- DATA SEGMENT
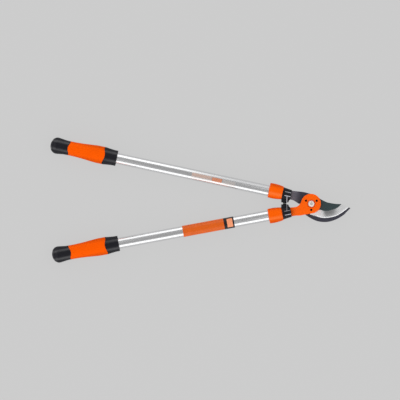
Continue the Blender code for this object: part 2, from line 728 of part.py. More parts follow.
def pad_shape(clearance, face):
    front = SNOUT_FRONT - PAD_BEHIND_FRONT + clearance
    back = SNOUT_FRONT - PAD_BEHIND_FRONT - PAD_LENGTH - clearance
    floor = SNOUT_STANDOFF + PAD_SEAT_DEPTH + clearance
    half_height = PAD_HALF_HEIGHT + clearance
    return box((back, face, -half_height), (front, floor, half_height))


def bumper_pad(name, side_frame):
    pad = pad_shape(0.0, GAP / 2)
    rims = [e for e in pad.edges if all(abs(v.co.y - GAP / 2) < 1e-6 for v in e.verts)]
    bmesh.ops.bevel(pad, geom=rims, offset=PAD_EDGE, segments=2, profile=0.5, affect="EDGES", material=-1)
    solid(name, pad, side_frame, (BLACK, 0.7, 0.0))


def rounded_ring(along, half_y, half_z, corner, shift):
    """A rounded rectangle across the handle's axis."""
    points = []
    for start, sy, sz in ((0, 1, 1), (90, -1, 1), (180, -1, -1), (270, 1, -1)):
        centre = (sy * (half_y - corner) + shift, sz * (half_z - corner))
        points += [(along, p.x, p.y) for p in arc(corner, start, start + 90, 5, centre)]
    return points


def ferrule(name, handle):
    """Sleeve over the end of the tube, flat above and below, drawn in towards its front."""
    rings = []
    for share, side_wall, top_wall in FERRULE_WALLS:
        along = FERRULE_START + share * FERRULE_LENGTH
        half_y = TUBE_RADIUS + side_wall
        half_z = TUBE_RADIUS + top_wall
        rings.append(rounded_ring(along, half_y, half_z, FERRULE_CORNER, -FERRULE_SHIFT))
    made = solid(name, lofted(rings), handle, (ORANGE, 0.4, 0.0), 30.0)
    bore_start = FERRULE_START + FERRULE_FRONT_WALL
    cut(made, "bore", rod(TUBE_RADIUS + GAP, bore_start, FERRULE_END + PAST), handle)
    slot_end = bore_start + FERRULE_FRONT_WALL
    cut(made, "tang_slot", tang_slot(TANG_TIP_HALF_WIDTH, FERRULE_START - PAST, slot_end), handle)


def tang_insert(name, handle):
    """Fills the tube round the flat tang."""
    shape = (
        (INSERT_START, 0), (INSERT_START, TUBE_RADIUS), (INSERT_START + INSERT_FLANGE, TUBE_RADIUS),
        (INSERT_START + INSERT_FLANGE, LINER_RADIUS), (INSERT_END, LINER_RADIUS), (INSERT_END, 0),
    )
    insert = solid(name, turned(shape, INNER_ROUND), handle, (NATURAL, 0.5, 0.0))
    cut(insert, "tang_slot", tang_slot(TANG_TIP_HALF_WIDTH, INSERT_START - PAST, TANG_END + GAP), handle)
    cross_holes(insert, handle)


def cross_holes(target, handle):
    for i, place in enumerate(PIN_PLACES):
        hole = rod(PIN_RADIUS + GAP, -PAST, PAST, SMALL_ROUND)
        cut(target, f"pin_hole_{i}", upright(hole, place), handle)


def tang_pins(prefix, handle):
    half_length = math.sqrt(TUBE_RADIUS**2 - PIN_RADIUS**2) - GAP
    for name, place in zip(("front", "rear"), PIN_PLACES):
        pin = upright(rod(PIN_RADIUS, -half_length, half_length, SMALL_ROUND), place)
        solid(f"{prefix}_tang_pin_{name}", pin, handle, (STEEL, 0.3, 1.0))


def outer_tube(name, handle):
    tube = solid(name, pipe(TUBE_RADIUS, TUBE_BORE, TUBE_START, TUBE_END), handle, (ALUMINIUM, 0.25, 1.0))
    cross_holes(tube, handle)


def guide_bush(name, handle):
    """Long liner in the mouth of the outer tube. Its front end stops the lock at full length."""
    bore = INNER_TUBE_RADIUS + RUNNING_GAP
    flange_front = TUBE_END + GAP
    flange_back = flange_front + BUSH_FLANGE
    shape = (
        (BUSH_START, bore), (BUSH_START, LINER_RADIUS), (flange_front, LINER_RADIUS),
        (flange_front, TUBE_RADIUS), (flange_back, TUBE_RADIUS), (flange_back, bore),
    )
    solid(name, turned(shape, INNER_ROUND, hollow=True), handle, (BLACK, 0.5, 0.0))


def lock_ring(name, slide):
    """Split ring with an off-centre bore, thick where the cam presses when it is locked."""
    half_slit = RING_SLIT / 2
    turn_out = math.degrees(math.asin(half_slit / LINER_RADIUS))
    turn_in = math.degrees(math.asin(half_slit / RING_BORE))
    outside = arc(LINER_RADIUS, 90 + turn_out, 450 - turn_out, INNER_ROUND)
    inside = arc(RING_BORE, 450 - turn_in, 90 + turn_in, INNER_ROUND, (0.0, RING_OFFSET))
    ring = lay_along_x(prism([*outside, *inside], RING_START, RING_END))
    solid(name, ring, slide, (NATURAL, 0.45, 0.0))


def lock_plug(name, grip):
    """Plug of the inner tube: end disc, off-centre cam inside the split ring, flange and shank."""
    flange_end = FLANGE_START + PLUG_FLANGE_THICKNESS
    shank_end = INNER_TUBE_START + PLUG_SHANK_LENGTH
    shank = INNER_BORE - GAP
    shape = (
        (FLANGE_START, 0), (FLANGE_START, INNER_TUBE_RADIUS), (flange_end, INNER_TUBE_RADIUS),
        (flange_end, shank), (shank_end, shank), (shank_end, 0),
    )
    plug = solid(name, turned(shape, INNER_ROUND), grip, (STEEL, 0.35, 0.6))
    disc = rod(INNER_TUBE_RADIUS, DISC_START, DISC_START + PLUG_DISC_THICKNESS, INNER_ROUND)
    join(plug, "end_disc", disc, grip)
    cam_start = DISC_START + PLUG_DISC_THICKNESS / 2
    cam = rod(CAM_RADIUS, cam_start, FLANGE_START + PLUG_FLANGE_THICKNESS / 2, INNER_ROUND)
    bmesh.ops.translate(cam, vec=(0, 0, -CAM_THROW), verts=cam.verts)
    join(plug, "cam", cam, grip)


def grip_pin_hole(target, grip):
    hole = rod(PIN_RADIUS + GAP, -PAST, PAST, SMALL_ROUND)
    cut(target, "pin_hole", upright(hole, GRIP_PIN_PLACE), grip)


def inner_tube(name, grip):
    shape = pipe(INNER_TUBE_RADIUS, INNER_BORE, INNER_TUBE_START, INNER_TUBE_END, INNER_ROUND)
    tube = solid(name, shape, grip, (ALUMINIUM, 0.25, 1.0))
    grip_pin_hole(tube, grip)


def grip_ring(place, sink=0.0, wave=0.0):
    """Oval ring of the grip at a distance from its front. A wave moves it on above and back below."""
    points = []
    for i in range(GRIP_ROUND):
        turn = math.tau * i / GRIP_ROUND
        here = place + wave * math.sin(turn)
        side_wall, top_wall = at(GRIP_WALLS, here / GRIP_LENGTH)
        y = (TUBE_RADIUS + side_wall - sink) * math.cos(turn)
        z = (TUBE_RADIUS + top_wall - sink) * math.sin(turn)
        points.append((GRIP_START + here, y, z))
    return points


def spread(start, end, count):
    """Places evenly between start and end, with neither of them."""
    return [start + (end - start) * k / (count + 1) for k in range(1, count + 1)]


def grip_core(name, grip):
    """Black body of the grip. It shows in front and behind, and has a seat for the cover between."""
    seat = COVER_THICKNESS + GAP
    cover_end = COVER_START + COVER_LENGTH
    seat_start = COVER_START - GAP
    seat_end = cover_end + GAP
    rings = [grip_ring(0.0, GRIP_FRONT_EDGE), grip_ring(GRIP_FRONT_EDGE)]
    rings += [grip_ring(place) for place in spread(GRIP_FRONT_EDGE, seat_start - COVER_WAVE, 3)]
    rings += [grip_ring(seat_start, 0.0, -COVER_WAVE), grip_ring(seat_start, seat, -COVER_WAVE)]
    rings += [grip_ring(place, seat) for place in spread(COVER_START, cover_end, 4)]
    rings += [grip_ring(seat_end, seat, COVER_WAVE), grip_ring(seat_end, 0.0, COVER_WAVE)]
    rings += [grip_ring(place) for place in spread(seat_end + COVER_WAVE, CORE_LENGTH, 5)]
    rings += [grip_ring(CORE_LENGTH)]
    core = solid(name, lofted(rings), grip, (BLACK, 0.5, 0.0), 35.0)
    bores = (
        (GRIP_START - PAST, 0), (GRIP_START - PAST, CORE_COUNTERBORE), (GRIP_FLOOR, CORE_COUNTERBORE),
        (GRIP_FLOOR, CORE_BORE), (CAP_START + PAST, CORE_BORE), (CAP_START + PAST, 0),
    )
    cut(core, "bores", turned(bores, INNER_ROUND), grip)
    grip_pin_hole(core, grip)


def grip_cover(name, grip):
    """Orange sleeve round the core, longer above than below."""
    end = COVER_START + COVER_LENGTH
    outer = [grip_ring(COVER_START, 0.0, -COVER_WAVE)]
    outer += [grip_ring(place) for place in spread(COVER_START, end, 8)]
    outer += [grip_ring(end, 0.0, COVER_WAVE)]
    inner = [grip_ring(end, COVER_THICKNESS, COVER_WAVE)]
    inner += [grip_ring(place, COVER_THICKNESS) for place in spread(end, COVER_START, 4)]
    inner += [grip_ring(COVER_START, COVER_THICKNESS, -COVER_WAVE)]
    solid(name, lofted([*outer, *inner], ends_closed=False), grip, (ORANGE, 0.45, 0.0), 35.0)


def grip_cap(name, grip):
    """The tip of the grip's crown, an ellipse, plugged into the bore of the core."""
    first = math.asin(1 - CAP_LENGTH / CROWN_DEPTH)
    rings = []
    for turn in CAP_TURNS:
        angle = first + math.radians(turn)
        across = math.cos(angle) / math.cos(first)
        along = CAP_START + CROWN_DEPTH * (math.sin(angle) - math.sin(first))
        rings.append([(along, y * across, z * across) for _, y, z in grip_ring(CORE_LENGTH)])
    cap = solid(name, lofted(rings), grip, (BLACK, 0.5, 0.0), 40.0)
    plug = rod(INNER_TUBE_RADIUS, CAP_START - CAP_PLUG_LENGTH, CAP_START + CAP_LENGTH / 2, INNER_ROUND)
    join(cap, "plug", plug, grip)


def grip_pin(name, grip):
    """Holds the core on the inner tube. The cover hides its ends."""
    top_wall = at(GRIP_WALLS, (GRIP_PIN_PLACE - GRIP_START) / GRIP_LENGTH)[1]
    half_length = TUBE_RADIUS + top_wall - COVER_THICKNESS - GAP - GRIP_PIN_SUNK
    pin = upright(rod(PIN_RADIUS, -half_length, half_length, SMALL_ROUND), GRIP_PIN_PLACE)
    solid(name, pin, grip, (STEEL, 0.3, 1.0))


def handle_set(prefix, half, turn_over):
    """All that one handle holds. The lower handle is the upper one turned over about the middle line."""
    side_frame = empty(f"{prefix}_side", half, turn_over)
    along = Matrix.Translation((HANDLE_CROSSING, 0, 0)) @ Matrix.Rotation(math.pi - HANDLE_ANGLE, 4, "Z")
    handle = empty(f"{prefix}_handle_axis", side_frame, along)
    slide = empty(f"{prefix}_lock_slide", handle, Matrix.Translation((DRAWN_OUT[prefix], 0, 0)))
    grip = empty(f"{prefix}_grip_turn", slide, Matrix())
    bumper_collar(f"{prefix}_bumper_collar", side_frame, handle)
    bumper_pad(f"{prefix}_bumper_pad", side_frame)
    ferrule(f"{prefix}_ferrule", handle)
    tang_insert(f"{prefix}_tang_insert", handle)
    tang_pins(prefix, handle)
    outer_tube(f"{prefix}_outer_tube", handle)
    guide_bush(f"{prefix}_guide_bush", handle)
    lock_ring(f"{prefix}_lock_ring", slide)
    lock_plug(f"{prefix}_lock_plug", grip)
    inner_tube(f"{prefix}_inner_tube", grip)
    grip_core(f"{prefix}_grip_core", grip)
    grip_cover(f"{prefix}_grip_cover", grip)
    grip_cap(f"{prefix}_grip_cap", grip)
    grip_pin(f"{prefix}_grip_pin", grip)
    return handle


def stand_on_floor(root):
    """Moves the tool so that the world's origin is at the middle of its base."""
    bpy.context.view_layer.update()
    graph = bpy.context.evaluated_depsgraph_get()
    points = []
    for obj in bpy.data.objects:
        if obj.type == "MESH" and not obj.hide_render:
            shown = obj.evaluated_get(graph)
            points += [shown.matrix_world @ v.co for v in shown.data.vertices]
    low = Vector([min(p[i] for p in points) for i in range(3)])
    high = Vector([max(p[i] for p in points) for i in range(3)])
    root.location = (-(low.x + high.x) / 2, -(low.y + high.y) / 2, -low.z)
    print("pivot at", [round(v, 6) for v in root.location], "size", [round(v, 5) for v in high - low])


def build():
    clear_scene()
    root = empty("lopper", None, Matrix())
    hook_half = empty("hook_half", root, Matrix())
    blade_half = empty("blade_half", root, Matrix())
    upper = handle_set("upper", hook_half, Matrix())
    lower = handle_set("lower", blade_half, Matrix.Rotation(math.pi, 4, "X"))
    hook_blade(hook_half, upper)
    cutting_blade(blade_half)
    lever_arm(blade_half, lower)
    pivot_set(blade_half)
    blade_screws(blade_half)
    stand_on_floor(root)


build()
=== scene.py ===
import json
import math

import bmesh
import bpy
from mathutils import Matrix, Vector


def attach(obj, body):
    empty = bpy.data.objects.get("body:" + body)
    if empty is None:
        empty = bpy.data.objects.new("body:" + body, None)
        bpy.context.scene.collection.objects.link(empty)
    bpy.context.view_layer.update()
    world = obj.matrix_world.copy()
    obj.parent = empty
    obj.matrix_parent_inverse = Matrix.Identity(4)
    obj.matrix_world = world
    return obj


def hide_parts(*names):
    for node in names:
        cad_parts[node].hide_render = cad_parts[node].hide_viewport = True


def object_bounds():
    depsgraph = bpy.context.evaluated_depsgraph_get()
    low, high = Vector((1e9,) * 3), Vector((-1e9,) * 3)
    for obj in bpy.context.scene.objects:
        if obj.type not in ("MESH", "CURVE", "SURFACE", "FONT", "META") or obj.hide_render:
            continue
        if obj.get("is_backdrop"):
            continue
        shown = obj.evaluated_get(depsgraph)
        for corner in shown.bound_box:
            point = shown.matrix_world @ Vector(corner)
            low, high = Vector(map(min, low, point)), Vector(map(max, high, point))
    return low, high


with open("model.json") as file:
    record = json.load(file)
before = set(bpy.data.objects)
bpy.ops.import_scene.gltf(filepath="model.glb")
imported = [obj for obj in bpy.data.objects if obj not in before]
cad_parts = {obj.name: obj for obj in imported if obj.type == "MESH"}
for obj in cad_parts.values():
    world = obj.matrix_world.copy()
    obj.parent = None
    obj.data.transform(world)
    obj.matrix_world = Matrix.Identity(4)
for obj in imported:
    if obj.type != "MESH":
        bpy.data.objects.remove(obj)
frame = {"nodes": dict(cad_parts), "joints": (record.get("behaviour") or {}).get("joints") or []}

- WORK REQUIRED
From the listing above, pick out every line containing "context".

- EXERCISE ANSWER
    bpy.context.view_layer.update()
    graph = bpy.context.evaluated_depsgraph_get()
        bpy.context.scene.collection.objects.link(empty)
    bpy.context.view_layer.update()
    depsgraph = bpy.context.evaluated_depsgraph_get()
    for obj in bpy.context.scene.objects:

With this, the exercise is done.